** Set task **
Look below for the line containing "extrude(amount=2.4)"; from there through the line containing "bpy.context.scene.collection.objects.link(empty)", both lines included, please set down each line exactly and nothing else.

______

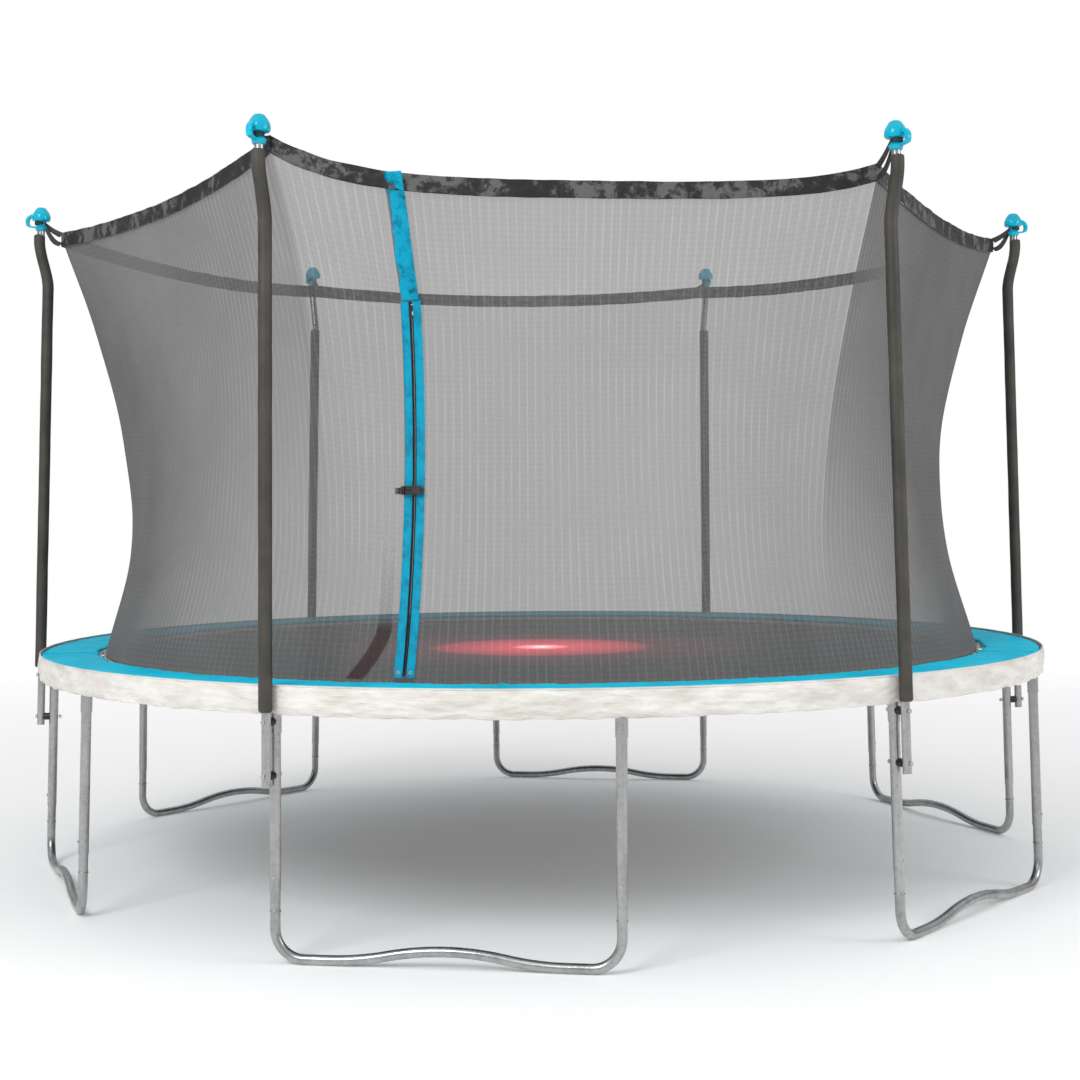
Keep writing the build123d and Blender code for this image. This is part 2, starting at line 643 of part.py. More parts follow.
# ---- door header, edge trims, zip chain, slider and pull ----
TRIM_OUT = TRIM_IN + TRIM_WIDTH
COIL_GAP = 1.6
COIL_OUT = 5.0
save(zip_strip(HEADER_BOTTOM_Z, 2586, [(-33, 33, -1.0, 1.0)]), "door_header")
save(zip_strip(ZIP_FOOT_Z, HEADER_BOTTOM_Z - 1, [(-TRIM_OUT, -TRIM_IN, 0.6, 2.2)]), "door_trim_left")
save(zip_strip(ZIP_FOOT_Z, ZIP_TOP_Z, [(TRIM_IN, TRIM_OUT, 0.6, 2.2)]), "door_trim_right")
COIL_BOXES = [(COIL_GAP, COIL_OUT, -1.5, 1.5), (COIL_OUT - 0.1, 14, -0.3, 0.3)]
save(zip_strip(ZIP_FOOT_Z + 8, ZIP_TOP_Z, COIL_BOXES), "zip_coil_right")
LEFT_COIL_BOXES = [(-x_to, -x_from, out_from, out_to) for x_from, x_to, out_from, out_to in COIL_BOXES]
save(zip_strip(ZIP_FOOT_Z + 8, HEADER_BOTTOM_Z - 1, LEFT_COIL_BOXES), "zip_coil_left")

slider_plane = door_plane(SLIDER_Z)
SLIDER_LENGTH = 22.0
with BuildPart() as zip_slider:
    for low in (-3.2, 2.1):
        with BuildSketch(slider_plane.offset(low)):
            RectangleRounded(12.4, SLIDER_LENGTH, 3)
        extrude(amount=1.1)
    with BuildSketch(slider_plane.offset(-2.2)):
        with Locations((0, SLIDER_LENGTH / 2 - 3)):
            Rectangle(2, 4)
    extrude(amount=4.4)
    with BuildSketch(slider_plane.offset(3.1)):
        with Locations((0, 7), (0, -5)):
            Rectangle(3, 2)
    extrude(amount=3.4)
    with BuildSketch(slider_plane.offset(6.4)):
        with Locations((0, 1)):
            Rectangle(3, 14)
    extrude(amount=1.2)
save(zip_slider.part, "zip_slider")

with BuildPart() as zip_pull:
    with BuildSketch(slider_plane.offset(4.0)):
        with Locations((0, -14)):
            RectangleRounded(9, 38, 3)
        with Locations((0, 1.8)):
            Rectangle(4.2, 3.6, mode=Mode.SUBTRACT)
        with Locations((0, -4)):
            Rectangle(4.2, 9, mode=Mode.SUBTRACT)
    extrude(amount=1.6)
save(zip_pull.part, "zip_pull")

# ---- quick-release buckle, standing clear of the zip on two short straps ----
BUCKLE_LIFT = 12.0
buckle_plane = door_plane(BUCKLE_Z)
with BuildPart() as buckle_socket:
    with BuildSketch(buckle_plane.offset(BUCKLE_LIFT)):
        with Locations((-23, 0)):
            RectangleRounded(42, 30, 3)
    extrude(amount=9)
    with BuildSketch(buckle_plane.offset(BUCKLE_LIFT + 1.6)):
        with Locations((-15, 0)):
            Rectangle(34, 24)
    extrude(amount=12, mode=Mode.SUBTRACT)
    with BuildSketch(buckle_plane.offset(BUCKLE_LIFT - 1)):
        with Locations((-38, 0)):
            Rectangle(3, 22)
    extrude(amount=14, mode=Mode.SUBTRACT)
save(buckle_socket.part, "buckle_socket")

with BuildPart() as buckle_plug:
    with BuildSketch(buckle_plane.offset(BUCKLE_LIFT + 2.2)):
        with BuildLine():
            Polyline((-1, 11), (-24, 11), (-29, 6), (-24, 5), (-24, -5), (-29, -6), (-24, -11), (-1, -11))
            Line((-1, -11), (-1, 11))
        make_face()
        with Locations((-15, 0)):
            SlotOverall(16, 5, mode=Mode.SUBTRACT)
    extrude(amount=5)
    with BuildSketch(buckle_plane.offset(BUCKLE_LIFT + 1)):
        with BuildLine():
            Polyline((-1.5, 15), (26, 15), (40, 8), (40, -8), (26, -15), (-1.5, -15), close=True)
        make_face()
        fillet(vertices(), 2)
        with Locations((30, 0)):
            Rectangle(3, 14, mode=Mode.SUBTRACT)
    extrude(amount=8)
save(buckle_plug.part, "buckle_plug")

with BuildPart() as strap_left:
    with BuildSketch(Plane(origin=buckle_plane.origin, x_dir=zip_right, z_dir=-buckle_plane.y_dir)):
        with BuildLine():
            Polyline(
                (-64, BUCKLE_LIFT + 7.6),
                (-54, BUCKLE_LIFT + 5.6),
                (-44.6, BUCKLE_LIFT + 3.2),
                (-44.6, BUCKLE_LIFT + 4.6),
                (-54, BUCKLE_LIFT + 7.0),
                (-64, BUCKLE_LIFT + 9.0),
                close=True,
            )
        make_face()
    extrude(amount=11, both=True)
save(strap_left.part, "buckle_strap_left")

with BuildPart() as strap_right:
    with BuildSketch(Plane(origin=buckle_plane.origin, x_dir=zip_right, z_dir=-buckle_plane.y_dir)):
        with BuildLine():
            Polyline(
                (16, 2.6),
                (36, 2.6),
                (36, 4.0),
                (30, 4.0),
                (24, BUCKLE_LIFT),
                (22, BUCKLE_LIFT),
                (27, 4.0),
                (16, 4.0),
                close=True,
            )
        make_face()
    extrude(amount=9, both=True)
save(strap_right.part, "buckle_strap_right")

for side, x in (("left", -22), ("right", 22)):
    with BuildPart() as door_tie:
        with BuildSketch(door_plane(ZIP_FOOT_Z + 14).offset(2.6)):
            with Locations((x, 0)):
                Circle(6)
                Circle(3.2, mode=Mode.SUBTRACT)
        extrude(amount=3)
    save(door_tie.part, f"door_tie_{side}")

# ---- light module under the middle of the mat ----
LIGHT_R = 55.0
LIGHT_TOP_Z = MAT_Z - MAT_T / 2 - 4.5
LIGHT_DEPTH = 30.0
with BuildPart() as light_housing:
    with BuildSketch(Plane.XY.offset(LIGHT_TOP_Z - LIGHT_DEPTH)):
        Circle(LIGHT_R)
    extrude(amount=LIGHT_DEPTH)
    fillet(light_housing.edges().group_by(Axis.Z)[0], 6)
    with BuildSketch(Plane.XY.offset(LIGHT_TOP_Z - LIGHT_DEPTH + 2.5)):
        Circle(LIGHT_R - 3)
    extrude(amount=LIGHT_DEPTH, mode=Mode.SUBTRACT)
    with BuildSketch(Plane.XY.offset(LIGHT_TOP_Z - LIGHT_DEPTH)):
        with Locations((0, 12)):
            Rectangle(64, 40)
        with Locations((0, -30)):
            Circle(7)
    extrude(amount=4, mode=Mode.SUBTRACT)
    with BuildSketch(Plane.XY.offset(LIGHT_TOP_Z - 8)):
        with PolarLocations(LIGHT_R + 5, 4, start_angle=45):
            RectangleRounded(18, 26, 4)
        with PolarLocations(LIGHT_R + 8, 4, start_angle=45):
            Rectangle(4, 18, mode=Mode.SUBTRACT)
        Circle(LIGHT_R - 2, mode=Mode.SUBTRACT)
    extrude(amount=4)
save(light_housing.part, "light_housing")

with BuildPart() as light_lens:
    with BuildSketch(Plane.XZ):
        with BuildLine():
            Line((0, LIGHT_TOP_Z + 3.5), (30, LIGHT_TOP_Z + 3.2))
            ThreePointArc((30, LIGHT_TOP_Z + 3.2), (48, LIGHT_TOP_Z + 2.2), (LIGHT_R, LIGHT_TOP_Z + 0.4))
            Polyline(
                (LIGHT_R, LIGHT_TOP_Z + 0.4),
                (LIGHT_R, LIGHT_TOP_Z + 0.1),
                (0, LIGHT_TOP_Z + 0.1),
                (0, LIGHT_TOP_Z + 3.5),
            )
        make_face()
    revolve(axis=Axis.Z)
save(light_lens.part, "light_lens")

with BuildPart() as light_board:
    with BuildSketch(Plane.XY.offset(LIGHT_TOP_Z - 7)):
        Circle(LIGHT_R - 4)
    extrude(amount=1.6)
    with BuildSketch(Plane.XY.offset(LIGHT_TOP_Z - 5.4)):
        with PolarLocations(30, 6):
            Rectangle(5, 5)
        Circle(4)
    extrude(amount=2)
save(light_board.part, "light_board")

with BuildPart() as light_batteries:
    with BuildSketch(Plane.YZ.offset(-25)):
        with GridLocations(15.5, 1, 2, 1):
            with Locations((12, LIGHT_TOP_Z - LIGHT_DEPTH + 13)):
                Circle(7)
    extrude(amount=50)
save(light_batteries.part, "light_batteries")

with BuildPart() as battery_cover:
    with BuildSketch(Plane.XY.offset(LIGHT_TOP_Z - LIGHT_DEPTH)):
        with Locations((0, 12)):
            RectangleRounded(63.4, 39.4, 2)
    extrude(amount=2.4)
save(battery_cover.part, "light_battery_cover")

with BuildPart() as light_button:
    with BuildSketch(Plane.XY.offset(LIGHT_TOP_Z - LIGHT_DEPTH - 2)):
        with Locations((0, -30)):
            Circle(6.4)
    extrude(amount=6)
    with BuildSketch(Plane.XY.offset(LIGHT_TOP_Z - LIGHT_DEPTH + 3)):
        with Locations((0, -30)):
            Circle(8.4)
    extrude(amount=1.6)
save(light_button.part, "light_button")

with BuildPart() as light_straps:
    with BuildSketch(Plane.XY.offset(LIGHT_TOP_Z - 1.6)):
        with PolarLocations(LIGHT_R + 27, 4, start_angle=45):
            Rectangle(40, 17)
    extrude(amount=1.6)
save(light_straps.part, "light_straps")
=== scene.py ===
import json
from math import cos, degrees, pi, radians, sin, sqrt, tan

import bpy
from mathutils import Matrix, Vector, noise


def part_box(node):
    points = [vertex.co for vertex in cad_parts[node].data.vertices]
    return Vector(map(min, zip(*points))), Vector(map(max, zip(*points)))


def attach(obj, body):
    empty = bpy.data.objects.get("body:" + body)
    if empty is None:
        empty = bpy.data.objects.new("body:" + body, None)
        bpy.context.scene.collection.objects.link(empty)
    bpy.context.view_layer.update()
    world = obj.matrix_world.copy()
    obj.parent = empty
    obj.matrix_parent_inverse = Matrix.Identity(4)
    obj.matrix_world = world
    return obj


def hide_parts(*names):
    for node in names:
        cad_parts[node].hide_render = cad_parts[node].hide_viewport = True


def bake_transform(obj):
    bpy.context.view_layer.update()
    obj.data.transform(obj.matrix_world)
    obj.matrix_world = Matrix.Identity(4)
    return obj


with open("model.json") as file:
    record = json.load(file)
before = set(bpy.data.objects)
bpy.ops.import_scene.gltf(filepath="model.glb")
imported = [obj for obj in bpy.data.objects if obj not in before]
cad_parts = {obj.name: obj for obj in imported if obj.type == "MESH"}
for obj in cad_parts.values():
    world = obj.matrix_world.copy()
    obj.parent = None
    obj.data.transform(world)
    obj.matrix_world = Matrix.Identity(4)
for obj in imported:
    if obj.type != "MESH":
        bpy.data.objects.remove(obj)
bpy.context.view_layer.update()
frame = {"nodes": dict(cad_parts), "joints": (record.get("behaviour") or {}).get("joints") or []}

# Round garden trampoline with a netted enclosure. Metres, +Z up, doorway towards -Y.
# Polar angles are in degrees, counter-clockwise from +X, so the front is at -90.

# ---- sizes read from the frame, and two tube and hem sizes that it doesn't give ----
NODES = frame["nodes"]
RAIL_TUBE_R = 0.019
RAIL_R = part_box("top_rails")[1].x - RAIL_TUBE_R
MAT_LOW, MAT_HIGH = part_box("jump_mat")
MAT_R = MAT_HIGH.x
MAT_Z = (MAT_LOW.z + MAT_HIGH.z) / 2
HEM_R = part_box("mat_hem")[1].x
HEM_IN_R = 1.860
PAD_LOW, PAD_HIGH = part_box("pad_cover")
PAD_OUT_R = PAD_HIGH.x
SKIRT_LOW, SKIRT_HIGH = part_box("pad_skirt")

# ---- layout shared with the frame ----
SECTORS = 6
FIRST_POLE = -120.0
LEG_SPAN = 32.0
LEG_SPLAY = radians(1.8)
RAIL_Z = 0.890
POLE_OFFSET = 0.054
POLE_OUT = 0.040
BEND_LOW_Z = 2.500
BEND_HIGH_Z = 2.670
SLEEVE_R = 0.0235
SLEEVE_BORE_R = 0.0165
SLEEVE_ROUNDING = 0.005
SLEEVE_BOTTOM_Z = 0.845
SLEEVE_TOP_Z = 2.712
REAR_SLEEVE_TOP_Z = 2.490
REAR_POLES = (3, 4)
CAP_NECK_Z = 2.761
CAP_MIDDLE_Z = 2.748
CAP_SKIRT_CUT = 0.6
PAD_IN_R = 1.898
PAD_SEAM_ANGLE = -99.0
PAD_SECTIONS = 5
SPRINGS = 84
SPRING_START = -134.0 + 180.0 / SPRINGS
SPRING_IN_R = 1.929
SPRING_OUT_R = 2.077
SPRING_COIL_R = 0.0102
SPRING_WIRE_R = 0.0017
RING_TIP_R = 1.912
RAIL_HOLE_R = 2.106
BED_SECTORS = 12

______

** Worked answer **
    extrude(amount=2.4)
save(battery_cover.part, "light_battery_cover")

with BuildPart() as light_button:
    with BuildSketch(Plane.XY.offset(LIGHT_TOP_Z - LIGHT_DEPTH - 2)):
        with Locations((0, -30)):
            Circle(6.4)
    extrude(amount=6)
    with BuildSketch(Plane.XY.offset(LIGHT_TOP_Z - LIGHT_DEPTH + 3)):
        with Locations((0, -30)):
            Circle(8.4)
    extrude(amount=1.6)
save(light_button.part, "light_button")

with BuildPart() as light_straps:
    with BuildSketch(Plane.XY.offset(LIGHT_TOP_Z - 1.6)):
        with PolarLocations(LIGHT_R + 27, 4, start_angle=45):
            Rectangle(40, 17)
    extrude(amount=1.6)
save(light_straps.part, "light_straps")
=== scene.py ===
import json
from math import cos, degrees, pi, radians, sin, sqrt, tan

import bpy
from mathutils import Matrix, Vector, noise


def part_box(node):
    points = [vertex.co for vertex in cad_parts[node].data.vertices]
    return Vector(map(min, zip(*points))), Vector(map(max, zip(*points)))


def attach(obj, body):
    empty = bpy.data.objects.get("body:" + body)
    if empty is None:
        empty = bpy.data.objects.new("body:" + body, None)
        bpy.context.scene.collection.objects.link(empty)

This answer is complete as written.